Could you post a minimal and executable code snippet reproducing these NaN values, please?

Hi,
You can reproduce the problem pretty easily by generating random tensors w/

import torch
import torch.nn.functional as F

nb_batchs = 16
nb_classes = 135
shape = (64,72,64)

# send to gpu here (internal softmax on cpu raise NotImplementedError)
x = torch.randn((nb_batchs, nb_classes,) + shape, dtype = torch.float16).to('cuda')
y = torch.randint(nb_classes, (nb_batchs,) + shape , dtype = torch.int64).to('cuda')

loss = F.cross_entropy(x, y)
loss.isnan()
tensor(True, device='cuda')

in case the randomness doesn’t go our way (but I get it every time) you can do :

for i in range(10):
    x = torch.randn((nb_batchs, nb_classes,) + shape, dtype = torch.float16).to('cuda')
    y = torch.randint(nb_classes, (nb_batchs,) + shape , dtype = torch.int64).to('cuda')

    loss = F.cross_entropy(x, y)
    print(loss.isnan())

(note that I’m quite confused that I get this every time w/ random tensors as my issue did not happen directly during training , but rather later on as shown below)

[Epoch 67]	Current learning rate: 9.95e-3
[2/140]	[DiceLoss: 0.1040][CrossEntropyLoss: 0.1506][Total: 0.2546]	1.67+4.67s
[4/140]	[DiceLoss: 0.1119][CrossEntropyLoss: 0.1450][Total: 0.2569]	1.63+0.37s
[6/140]	[DiceLoss: 0.1105][CrossEntropyLoss: 0.1399][Total: 0.2504]	1.63+0.54s

# Here CrossEntropy starts increasing
[38/140]	[DiceLoss: 0.1090][CrossEntropyLoss: 0.1474][Total: 0.2564]	1.64+0.36s
[40/140]	[DiceLoss: 0.1094][CrossEntropyLoss: 0.1543][Total: 0.2637]	1.64+0.36s
[42/140]	[DiceLoss: 0.1094][CrossEntropyLoss: 0.1586][Total: 0.2681]	1.64+0.36s

# We have higher value here, and then NaNs
[60/140]	[DiceLoss: 0.1188][CrossEntropyLoss: 0.2790][Total: 0.3978]	1.64+0.38s
[62/140]	[DiceLoss: 0.1193][CrossEntropyLoss: 0.2786][Total: 0.3978]	1.65+0.37s
[64/140]	[DiceLoss: 0.1219][CrossEntropyLoss: 0.3120][Total: 0.4339]	1.65+0.38s
[66/140]	[DiceLoss: nan][CrossEntropyLoss: nan][Total: nan]	1.64+0.36s
[68/140]	[DiceLoss: nan][CrossEntropyLoss: nan][Total: nan]	1.65+0.37s
[70/140]	[DiceLoss: nan][CrossEntropyLoss: nan][Total: nan]	1.65+0.41s

(I removed the print for some mini-batch for readability)

In your previous post you claimed to use autocast:

while you are now casting the tensors manually.
Use autocast as seen in e.g. this example and the code will work.

import torch
import torch.nn.functional as F

nb_batchs = 16
nb_classes = 135
shape = (64,72,64)

# send to gpu here (internal softmax on cpu raise NotImplementedError)
x = torch.randn((nb_batchs, nb_classes,) + shape, dtype = torch.float16).to('cuda')
y = torch.randint(nb_classes, (nb_batchs,) + shape , dtype = torch.int64).to('cuda')

with torch.cuda.amp.autocast():
    loss = F.cross_entropy(x, y)
print(loss.isnan())
# tensor(False, device='cuda:0')

Hi,

First, thank you for your help.
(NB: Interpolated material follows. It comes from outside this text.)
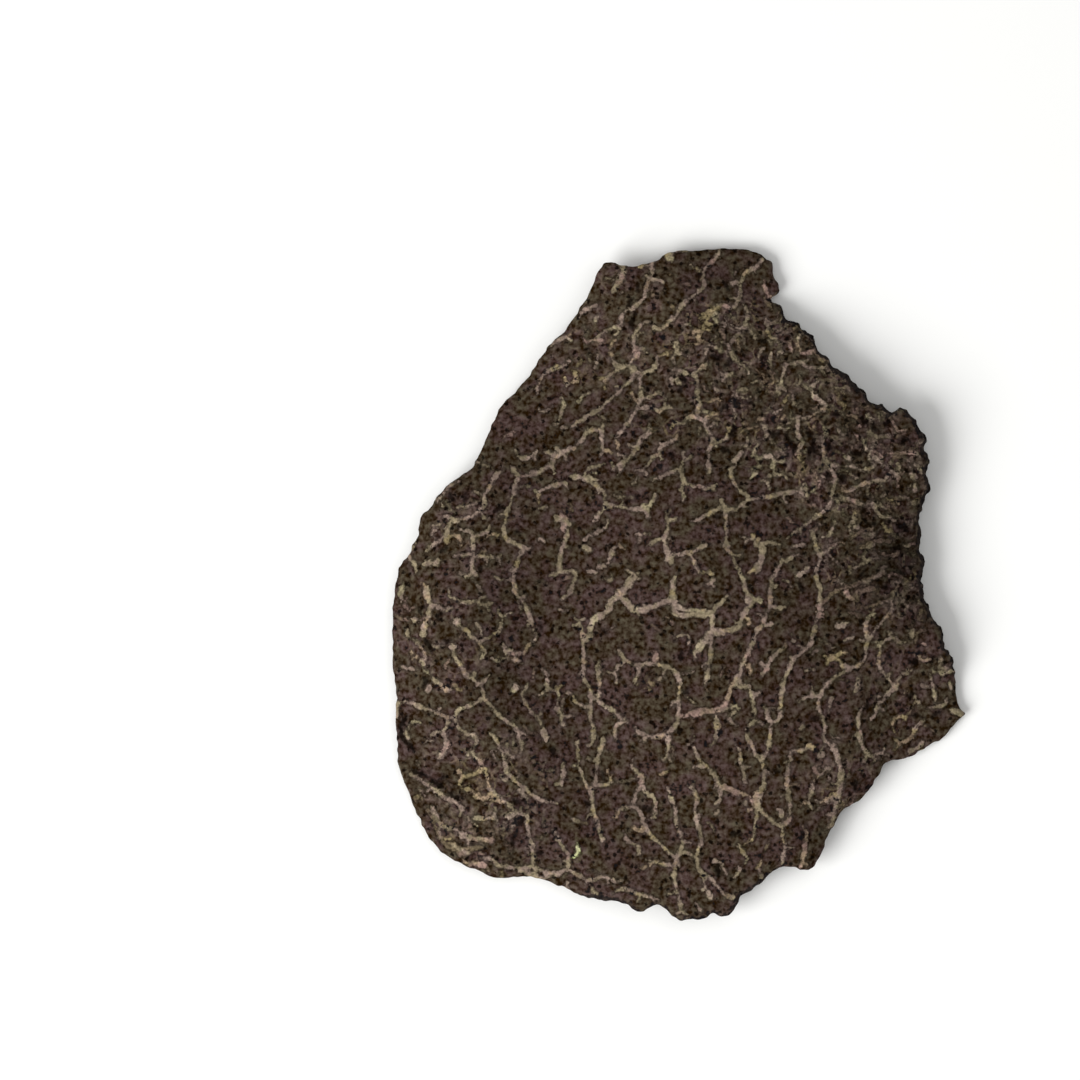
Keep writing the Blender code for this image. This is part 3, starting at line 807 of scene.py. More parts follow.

Could you explain in more detail why computing the cross entropy with half (float16) tensors without the autocast results in nan values? I noticed after further testing that this only happens when using reduction = ‘mean’ (e.g no nans are present in the output tensor)

Also, would you be able to expand on what happens when using the autocast context manager?

In the example that you provided, if you print the type of the output tensor, you obtain :

torch.float32

after providing a torch.float16 tensor to the cross entropy operation.

It was my understanding (from this paper : https://arxiv.org/pdf/1710.03740.pdf) that autocast would use accumulation of float16 ops (on supported operation) to emulate the precision of float32 ops, and then use float16 for all read/write (except for model weight) ops for faster memory access.
How do pytorch choose the storing type of each tensor?

I also have an unrelated question on the implementation of the cross entropy. From my understanding calculation on categorical labels usually incurs an overhead in calculation. However this does not seem to be a problem for the pytorch implementation (providing a N,C,w,h,d tensor is reserved behavior for calculation with soft probabilities). Would you be able to explain how does pytorch achieve this?